Botafogo e a goleada de cidadania
Domingo é dia de futebol, nossa paixão nacional. Ocorre que, em tempos de pandemia, as paixões devem ser refreadas e a prudência e os cuidados com a saúde e preservação da vida priorizados. Não foi assim que pensaram os dirigentes do futebol do Rio de Janeiro, que, apesar dos altos índices de contaminação e mortes, determinaram a volta dos jogos contrariando o conselho de autoridades sanitárias e o desejo de alguns clubes e vários atletas.
O glorioso Botafogo de Futebol e Regatas resolveu reiterar sua insatisfação de um modo muito criativo e consciente. Na partida contra a Cabofriense, a equipe de general Severiano entrou em campo ostentando uma faixa com os dizeres: “Protocolo bom é o que respeita vidas". Logo aos dois minutos de partida todos seus jogadores se ajoelharam pelo fim do racismo.
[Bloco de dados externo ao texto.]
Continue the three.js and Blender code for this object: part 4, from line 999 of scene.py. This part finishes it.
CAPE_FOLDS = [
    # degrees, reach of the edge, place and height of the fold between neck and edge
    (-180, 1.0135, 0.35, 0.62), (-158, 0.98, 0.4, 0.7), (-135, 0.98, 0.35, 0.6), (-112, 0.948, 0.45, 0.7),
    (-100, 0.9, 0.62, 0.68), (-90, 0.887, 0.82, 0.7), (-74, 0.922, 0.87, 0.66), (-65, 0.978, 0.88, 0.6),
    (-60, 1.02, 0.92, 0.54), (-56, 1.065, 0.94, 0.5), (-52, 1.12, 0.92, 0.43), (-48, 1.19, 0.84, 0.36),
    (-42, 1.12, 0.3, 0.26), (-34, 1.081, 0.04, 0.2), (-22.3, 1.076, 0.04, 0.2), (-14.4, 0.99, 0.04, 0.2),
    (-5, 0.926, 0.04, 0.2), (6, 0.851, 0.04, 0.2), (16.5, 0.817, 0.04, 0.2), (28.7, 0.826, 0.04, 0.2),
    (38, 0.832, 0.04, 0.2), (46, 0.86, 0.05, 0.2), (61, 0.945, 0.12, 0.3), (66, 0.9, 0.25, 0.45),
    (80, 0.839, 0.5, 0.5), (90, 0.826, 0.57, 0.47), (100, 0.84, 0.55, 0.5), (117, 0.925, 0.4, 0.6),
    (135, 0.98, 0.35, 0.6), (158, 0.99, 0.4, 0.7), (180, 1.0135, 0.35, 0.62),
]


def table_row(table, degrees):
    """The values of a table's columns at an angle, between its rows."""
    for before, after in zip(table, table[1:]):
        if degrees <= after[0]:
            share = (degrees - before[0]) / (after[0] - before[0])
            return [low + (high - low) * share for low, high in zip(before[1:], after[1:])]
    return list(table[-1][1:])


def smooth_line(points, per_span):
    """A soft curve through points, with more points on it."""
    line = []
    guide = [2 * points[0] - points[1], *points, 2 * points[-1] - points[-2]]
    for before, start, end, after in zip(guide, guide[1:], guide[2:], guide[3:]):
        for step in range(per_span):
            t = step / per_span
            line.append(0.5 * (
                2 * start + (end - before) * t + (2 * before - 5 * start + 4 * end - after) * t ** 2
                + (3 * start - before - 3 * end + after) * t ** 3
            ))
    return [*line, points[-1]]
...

Do outro lado, os jogadores adversários permaneceram em pé, respeitosamente, com exceção do jovem Luan Santos que também ficou de joelhos e ao final esclareceu que aderiu a iniciativa por já ter sido vítima de racismo. “Fui chamado de macaco e nunca esqueci”, afirmou.
Além disso, na frente das camisas havia a frase “Vidas Negras Importam” e atrás, logo acima do número, a mensagem “Obrigado profissionais na linha de frente contra a COVID-19”. A torcida aderiu à campanha comprando centenas de uniformes, sendo que parte da renda será destinada à Educafro, uma ONG de combate ao racismo que luta por inclusão de negros nas universidades.
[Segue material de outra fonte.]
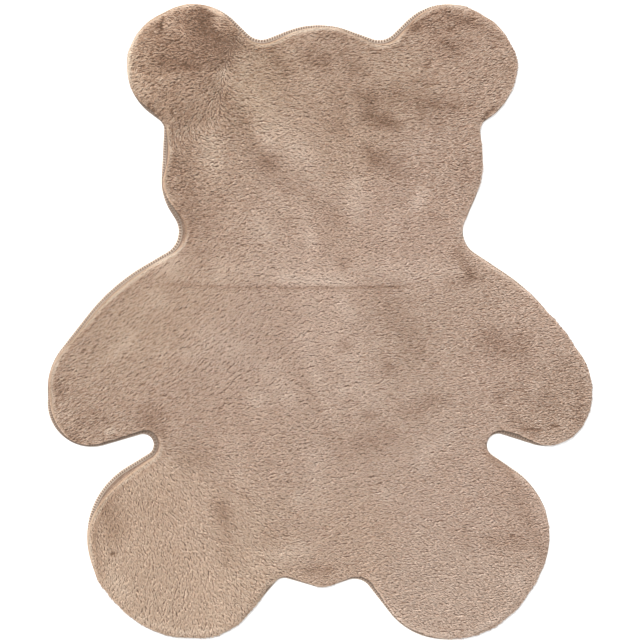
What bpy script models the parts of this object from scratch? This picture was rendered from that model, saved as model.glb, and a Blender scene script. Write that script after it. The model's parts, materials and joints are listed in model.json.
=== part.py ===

O triplo protesto foi pertinente e em sintonia com as manifestações mundiais por igualdade racial e com a preocupação mundial na busca pela redução dos danos causados pelo novo coronavírus. A demonstração de solidariedade aos profissionais de saúde que diuturnamente superam a falta de estrutura, recursos, equipamentos de proteção individual e insumos, enfrentando o potente vírus foi um ato envolvo por simbolismo. Já são 169 mortos e 83.118 infectados que, nos últimos dias, ainda tiveram hospitais invadidos e sofreram ameaças de pessoas que, com ações insanas e desnecessárias, expuseram suas vidas e as dos pacientes.
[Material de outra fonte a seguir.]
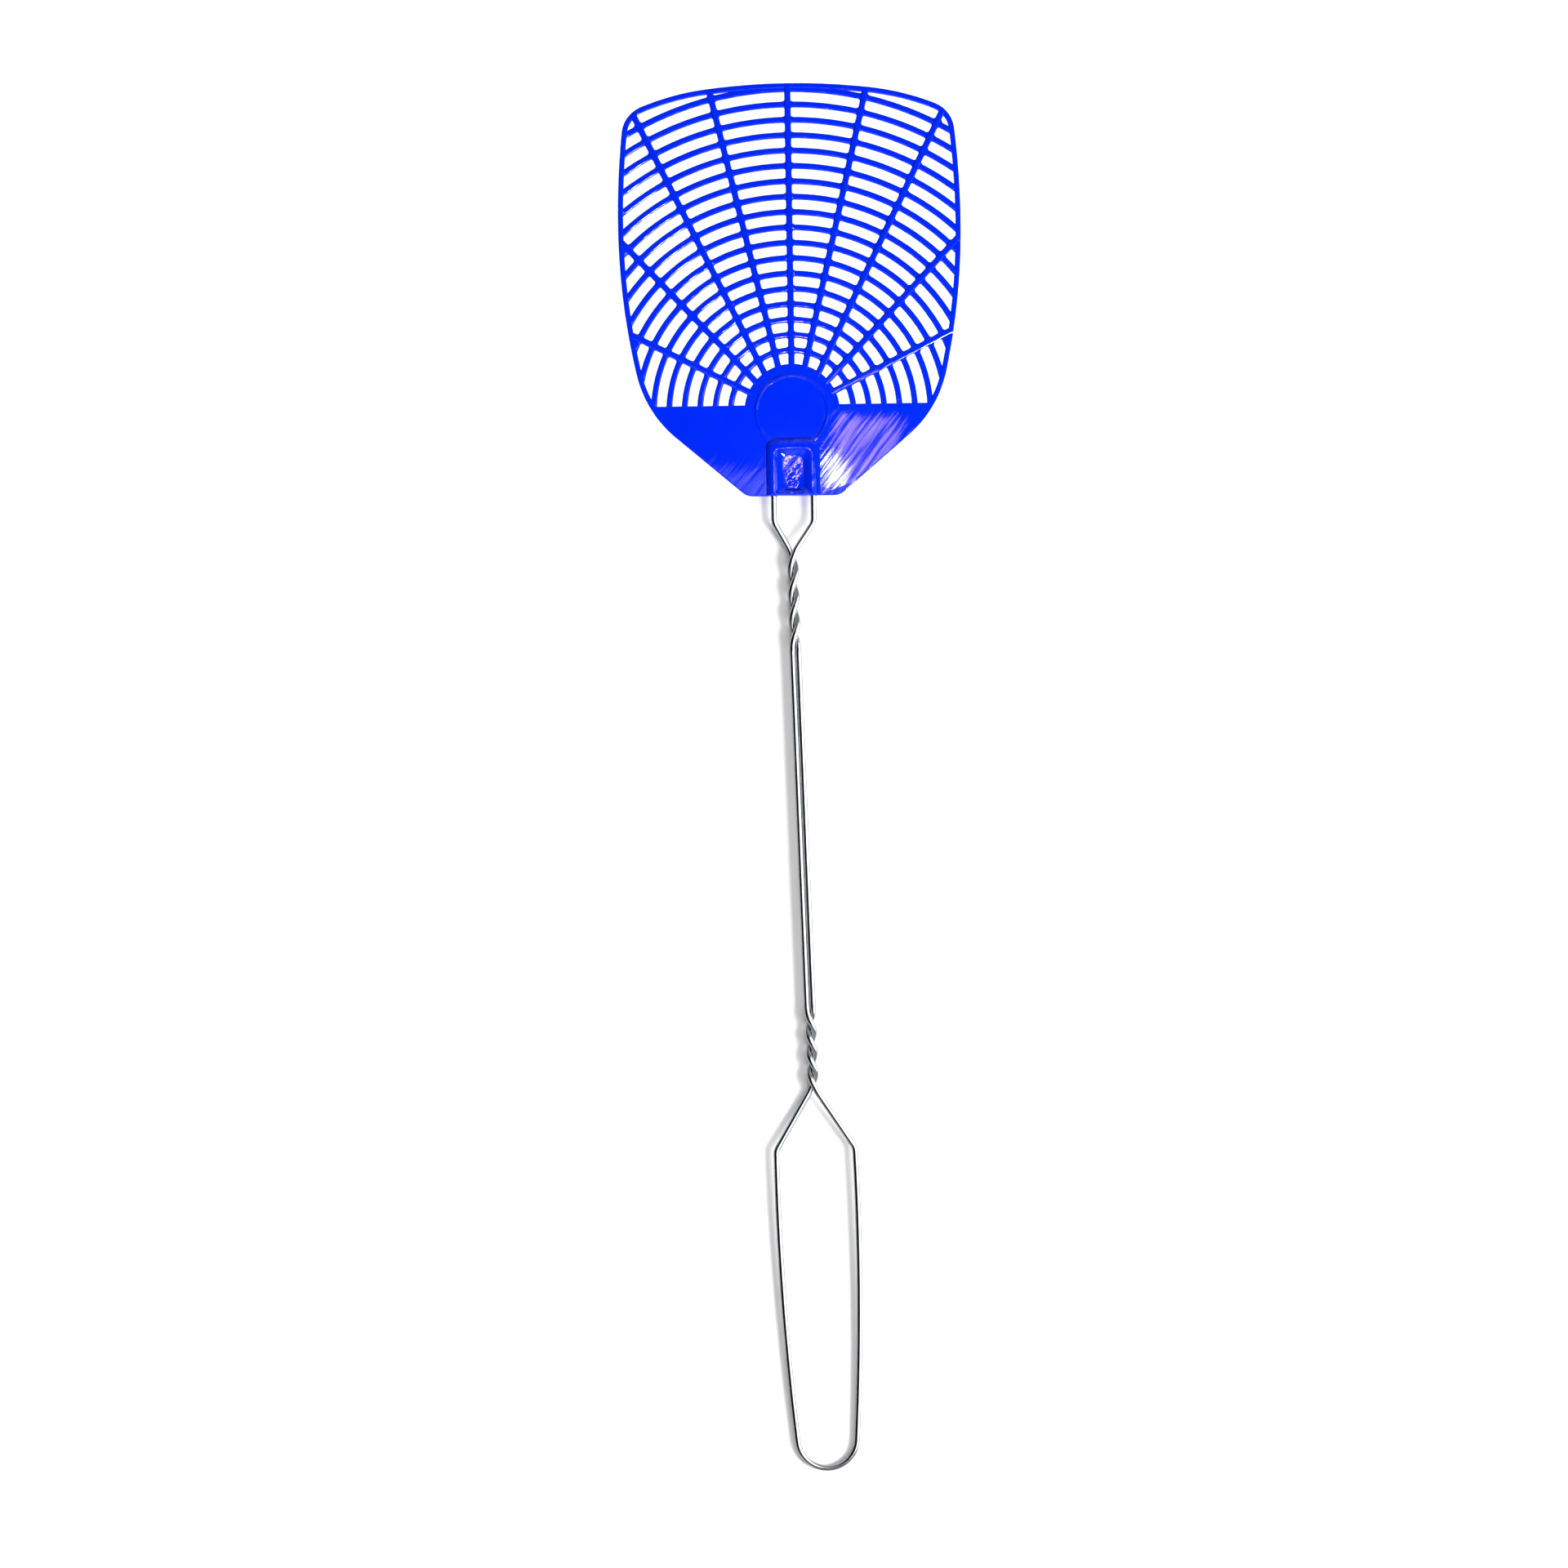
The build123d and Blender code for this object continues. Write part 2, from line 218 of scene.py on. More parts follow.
# ---------------------------------------------------------------- mesh helpers
def new_piece(name, bm, material, body, nodes):
    """Turns a bmesh in millimetres into a shown piece of the swatter."""
    bmesh.ops.recalc_face_normals(bm, faces=bm.faces)
    bmesh.ops.scale(bm, vec=(MM, MM, MM), verts=bm.verts)
    mesh = bpy.data.meshes.new(name)
    bm.to_mesh(mesh)
    bm.free()
    piece = bpy.data.objects.new(name, mesh)
    bpy.context.scene.collection.objects.link(piece)
    mesh.materials.append(material)
    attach(piece, body)
    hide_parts(*nodes)
    return piece


def loop_of(bm, points):
    return [bm.verts.new(p) for p in points]


def bridge(bm, first, second):
    """Quads between two closed loops of equally many vertices."""
    count = len(first)
    for i in range(count):
        j = (i + 1) % count
        bm.faces.new((first[i], first[j], second[j], second[i]))


def bar(bm, path, section, closed=False):
    """Sweeps a section, given as (sideways, up) pairs, along a flat path at the blade's mid height."""
    count = len(path)
    loops = []
    for i, point in enumerate(path):
        before = path[i - 1] if (closed or i > 0) else point
        after = path[(i + 1) % count] if (closed or i < count - 1) else point
        along = (after - before).normalized()
        side = Vector((along.y, -along.x))
        loops.append(loop_of(bm, [(*(point + side * u), MID_Z + v) for u, v in section]))
    for i in range(count if closed else count - 1):
        bridge(bm, loops[i], loops[(i + 1) % count])
    if not closed:
        bm.faces.new(loops[0])
        bm.faces.new(loops[-1])


def bar_section(width, thickness):
    """A moulded bar: widest at mid height, drafted towards both faces, with rounded edges."""
    corner = []
    for step in range(BAR_EDGE_STEPS + 1):
        angle = pi / 2 * step / BAR_EDGE_STEPS
        u = width / 2 - DRAFT - EDGE_R * (1 - cos(angle))
        v = thickness / 2 - EDGE_R * (1 - sin(angle))
        corner.append((u, v))
    right = [(width / 2, 0.0), *corner]
    top_left = [(-u, v) for u, v in reversed(right)]
    lower = [(u, -v) for u, v in reversed(corner)]
    lower_left = [(-u, -v) for u, v in corner]
    return [*right, *top_left, *lower_left, *lower]


def arc_points(centre, radius, start, end, spacing):
    """Points on an arc, from one angle to another measured clockwise from +Y."""
    count = max(3, round(abs(end - start) * radius / spacing))
    angles = [start + (end - start) * i / count for i in range(count + 1)]
    return [centre + Vector((sin(a), cos(a))) * radius for a in angles]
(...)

O protesto alvinegro alerta que futebol, saúde e economia precisam de gestão e planejamento. Também necessitam de líderes competentes e compromissados com a coletividade. É obvio que todos desejamos a retomada das atividades sociais e produtivas, mas com toda segurança. Sabemos, ainda que, superada a pandemia, não poderemos continuar desorganizados como antes. Será necessário implantar uma nova mentalidade, uma cultura, onde a pessoa seja a prioridade. Os anunciados investimentos em saneamento básico devem sair do papel e a rede pública de saúde precisa de financiamento vigoroso, pois fortalecendo o SUS garantimos mais saúde e preservamos vidas. Para superar a crise, a educação deverá experimentar alterações consideráveis e o setor produtivo buscar reestruturação para preservar as empresas, gerar mais emprego e renda sem sacrificar seus empregados.
O engajamento de artistas, atletas profissionais e lideranças dos mais variados setores é indispensável, já que as autoridades políticas não conseguiram, até agora, conduzir nosso país neste tempo de tanta dificuldade.
Quanto ao resultado da partida, no final o time da Estrela Solitária venceu por 6 a 2 e, mais do que um espetáculo de futebol, o clube onde desfilaram, Nilton Santos, Jairzinho, Didi, Gérson e Mané Garrincha(A Alegria do Povo), deu um show de consciência e uma goleada de cidadania.